The assessment focused on data from wells 1 and 2, as other wells faced unrelated operational challenges and were, therefore, not representative of typical cases for this evaluation According to the data in Table 2, wells 1 and 2 show a significant decrease in kilowatt-hours (KWh) per month, with a reduction of 28-29% per well, as well as a corresponding decrease in emissions within the same range of 28-29% per well. These findings clearly demonstrate the effectiveness of the chemical treatment strategy in reducing the motor's workload and lowering energy consumption
Table 2 Energy consumption and emissions before and after the test.
In terms of cost optimization, incorporating a single capillary into the design of electro-submersible pumping equipment results in substantial savings. Current market prices are approximately 5,85 USD per foot of capillary, and the wells in the Apiay field extend to a depth of around 9.500 feet. Hence, by avoiding the installation of a second capillary, the cost savings amount to approximately 55.575 USD per well.
CONCLUSIONS
After conducting the pilot test, it was definitively established that the concurrent use of the scale inhibitor and flow improver within the same capillary does not lead to any incompatibility or compromise in the effectiveness of either product.

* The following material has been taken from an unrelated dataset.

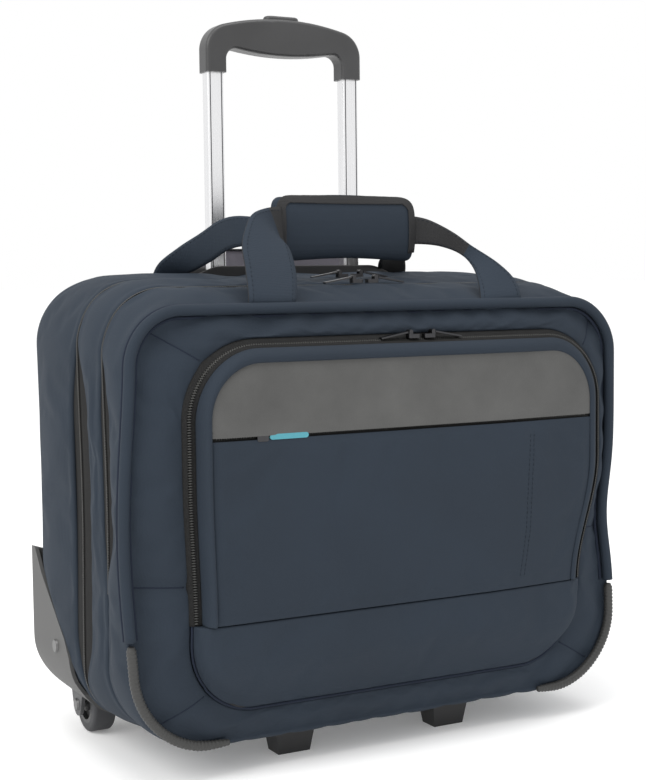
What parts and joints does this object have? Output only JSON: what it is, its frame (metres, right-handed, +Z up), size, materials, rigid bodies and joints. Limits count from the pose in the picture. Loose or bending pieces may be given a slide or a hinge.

The observed results show a significant increase in crude oil production ranging from 12% to 79%, attributed to the improved mobility of heavy crude oil facilitated by the chemical intervention There is a noticeable decrease of 28-29% in the energy consumption required for the electro-submersible equipment, along with a corresponding reduction in emissions.
From an economic perspective, utilizing a single capillary configuration results in substantial savings of 55.575 USD per well, eliminating the need for a second capillary. Additionally, due to the ncreased oil production from these wells, daily earnings amount to approximately 25.436 USD.